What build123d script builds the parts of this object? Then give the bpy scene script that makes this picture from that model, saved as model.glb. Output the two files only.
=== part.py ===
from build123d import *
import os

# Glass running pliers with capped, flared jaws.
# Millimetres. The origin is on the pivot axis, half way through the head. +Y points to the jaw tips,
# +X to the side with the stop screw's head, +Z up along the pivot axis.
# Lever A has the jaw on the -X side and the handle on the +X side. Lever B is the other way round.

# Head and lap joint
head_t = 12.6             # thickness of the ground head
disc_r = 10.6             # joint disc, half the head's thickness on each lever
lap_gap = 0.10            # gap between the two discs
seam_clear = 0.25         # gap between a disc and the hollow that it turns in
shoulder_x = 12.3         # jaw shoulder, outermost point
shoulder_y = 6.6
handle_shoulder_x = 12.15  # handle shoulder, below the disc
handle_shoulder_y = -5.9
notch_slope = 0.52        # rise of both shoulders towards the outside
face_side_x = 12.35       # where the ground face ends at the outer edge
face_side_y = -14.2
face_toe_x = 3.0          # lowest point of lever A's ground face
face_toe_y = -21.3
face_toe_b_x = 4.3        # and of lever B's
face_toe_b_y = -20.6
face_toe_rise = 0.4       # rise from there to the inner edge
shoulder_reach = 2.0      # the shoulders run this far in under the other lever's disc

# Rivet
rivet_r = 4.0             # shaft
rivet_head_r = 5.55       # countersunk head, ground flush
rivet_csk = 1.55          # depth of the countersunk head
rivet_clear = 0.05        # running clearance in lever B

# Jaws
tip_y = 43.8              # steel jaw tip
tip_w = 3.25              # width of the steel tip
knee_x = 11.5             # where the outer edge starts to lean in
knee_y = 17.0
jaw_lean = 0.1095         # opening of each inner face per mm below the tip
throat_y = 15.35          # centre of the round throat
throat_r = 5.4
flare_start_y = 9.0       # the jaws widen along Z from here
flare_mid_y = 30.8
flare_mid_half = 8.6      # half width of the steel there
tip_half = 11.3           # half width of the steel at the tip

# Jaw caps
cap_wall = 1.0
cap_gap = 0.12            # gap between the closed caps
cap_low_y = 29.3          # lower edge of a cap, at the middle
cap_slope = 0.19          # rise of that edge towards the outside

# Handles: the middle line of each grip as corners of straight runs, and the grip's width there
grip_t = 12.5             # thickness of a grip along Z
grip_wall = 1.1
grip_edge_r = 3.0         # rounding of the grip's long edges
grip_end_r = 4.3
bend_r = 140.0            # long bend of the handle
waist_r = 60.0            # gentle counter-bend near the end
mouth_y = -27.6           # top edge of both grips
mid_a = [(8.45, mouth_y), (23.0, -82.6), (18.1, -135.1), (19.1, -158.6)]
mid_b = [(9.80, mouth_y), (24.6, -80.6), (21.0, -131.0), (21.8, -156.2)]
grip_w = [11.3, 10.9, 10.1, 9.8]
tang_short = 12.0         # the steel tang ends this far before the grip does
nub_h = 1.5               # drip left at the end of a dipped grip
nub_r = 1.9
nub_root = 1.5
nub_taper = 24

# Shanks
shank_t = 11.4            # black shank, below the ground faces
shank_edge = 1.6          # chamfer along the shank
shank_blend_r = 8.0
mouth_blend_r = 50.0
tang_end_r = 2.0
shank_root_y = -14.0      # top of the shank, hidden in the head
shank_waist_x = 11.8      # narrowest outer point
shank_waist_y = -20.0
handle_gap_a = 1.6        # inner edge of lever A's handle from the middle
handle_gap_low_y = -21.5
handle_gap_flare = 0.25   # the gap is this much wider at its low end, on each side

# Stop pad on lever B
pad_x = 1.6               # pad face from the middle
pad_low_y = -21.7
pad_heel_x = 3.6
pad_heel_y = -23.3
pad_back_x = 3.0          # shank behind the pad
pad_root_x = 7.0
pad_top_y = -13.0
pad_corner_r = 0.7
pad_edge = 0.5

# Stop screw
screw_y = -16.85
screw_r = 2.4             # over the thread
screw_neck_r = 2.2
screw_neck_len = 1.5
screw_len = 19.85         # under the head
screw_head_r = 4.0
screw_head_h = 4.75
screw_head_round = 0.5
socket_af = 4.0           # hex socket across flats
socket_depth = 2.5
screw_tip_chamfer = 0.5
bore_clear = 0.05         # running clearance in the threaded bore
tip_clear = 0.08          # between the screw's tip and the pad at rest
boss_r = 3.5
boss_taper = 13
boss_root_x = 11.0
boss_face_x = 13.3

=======

- [Stated goal]:
Return only the lines spanning from the first line of the material through the line with "# Lever A has", copied exactly, both ends kept.

- [Task response]:
What build123d script builds the parts of this object? Then give the bpy scene script that makes this picture from that model, saved as model.glb. Output the two files only.
=== part.py ===
from build123d import *
import os

# Glass running pliers with capped, flared jaws.
# Millimetres. The origin is on the pivot axis, half way through the head. +Y points to the jaw tips,
# +X to the side with the stop screw's head, +Z up along the pivot axis.
# Lever A has the jaw on the -X side and the handle on the +X side. Lever B is the other way round.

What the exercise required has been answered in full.